Mark sets up this situation for "the best of all possible worlds" by having Roxy switch her child and her master's child at birth, with the only people being able to tell the children apart are Pudd'nhead Wilson who had kept track of everyone's fingerprints and herself, of course. However, quite ironically, the trade that Roxy believed would make her better off, actually was just as bad seeing as her own child was treating her, and the real "young master," horribly.

 

“He struck me, en I warn’t no way to blame – struck me in de face, right before folks. En he’s al’ays callin’ me nigger-wench, en hussy, en all dem mean names, when I’s doin’ de very bes’ I kin. Oh, Lord, I done so much for him – I lift’ him away up to what he is – en dis is what I git for it.”

Pudd’nhead Wilson p. 81

 

This is where I think Mark speaks his first point of purpose, which is that it isn’t what you are born as, it’s what you are raised as. It is often taught to many children of higher class and status and is called entitlement. He clearly supports this point because when “Tom”, who really is Chambers, believes that he deserves all of these things, he treats everyone horribly and believes that he can do that because that’s what he’s entitled to. He makes his point stronger when Roxy tells “Tom” that he is actually a “nigger” born of her womb. Tom sulks in the horrid idea of being so lowly as to be a “nigger.”

 

“Every now and then, after Tom went to bed, he had sudden waking out of his sleep, and his first thought was, ‘Oh, joy, it was all a dream!’ Then he laid himself heavily down again, and with a groan and the muttered words, ‘A nigger!
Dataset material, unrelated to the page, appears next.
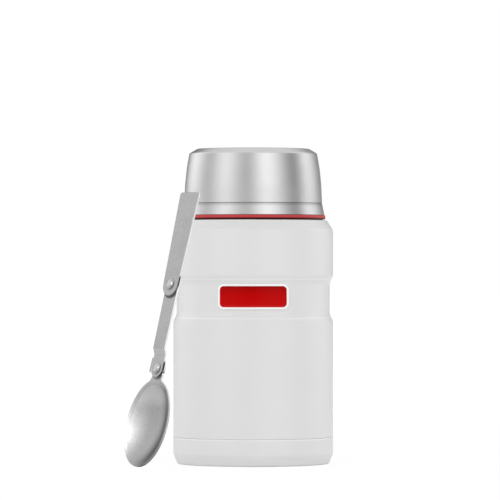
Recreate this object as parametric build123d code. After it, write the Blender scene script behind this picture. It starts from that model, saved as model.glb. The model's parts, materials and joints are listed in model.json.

I am a nigger! Oh, I wish I was dead!’”

Pudd’nhead Wilson p. 117

 

Then, Mark makes probably the biggest point to be made in the first section of the book, when Tom thinks about why black people and white people had to be different and had to have these dichotomies in place.

 

“‘Why were niggers and whites made? What crime did the uncreated first nigger commit that the curse of birth was decreed for him? And why is this awful difference made between white and black? … How hard the nigger’s fate seems, this morning! – yet until last night such a thought never entered my head.’”

Pudd’nhead Wilson p. 117

 

Mark obviously placed his view of what slavery was and what a horrible institution not only slavery was but the distinction between blacks and whites all together. Also I found a few things to be ironic in the book. The first being that when “Tom” is face to face with “Chambers” the first time after he finds out he is really a nigger, he tells “Chambers” to get out of his sight. For the next four chapters at least, we see nothing of “Chambers.” Secondly, Mark did an amazing job of creating the ironic situations that “Tom” is presented with readily after he finds out that he is in fact a nigger. However, of all of the situations “Tom” is presented with, the most ironic is the one with his Uncle Judge Driscoll.

 

“He dreaded his meals; the ‘nigger’ in him was ashamed to sit at the white folks’ table, and feared discovery all the time; and once when Judge Driscoll said, ‘What’s the matter with you? You look as meek as a nigger,” he felt as secret murderers feel when the accuser says, ‘Thou art the man!’ Tom said he was not well, and left the table.”

Pudd’nhead Wilson p. 119

 




Mr. Mark Twain, for reverence sake, has done a considerably amazing job of satirizing race. From right off the bat of trading the “rightful place” of the white child and putting a “nigger” (that’s 1/32nd black, by the way) in his place, to having Roxy’s son mistreat her highly, to creating a situation for the nigger son to realize that he isn’t white after all, Mark creates a case that you can’t refuse. (While Pudd’nhead can’t make a case at all, or win it anyway.) While that’s not to discredit Monsieur Chesnutt for the job that he did, with a better plot and more opportunities to really confront the issues of racism and slavery in general, Mark wins my vote.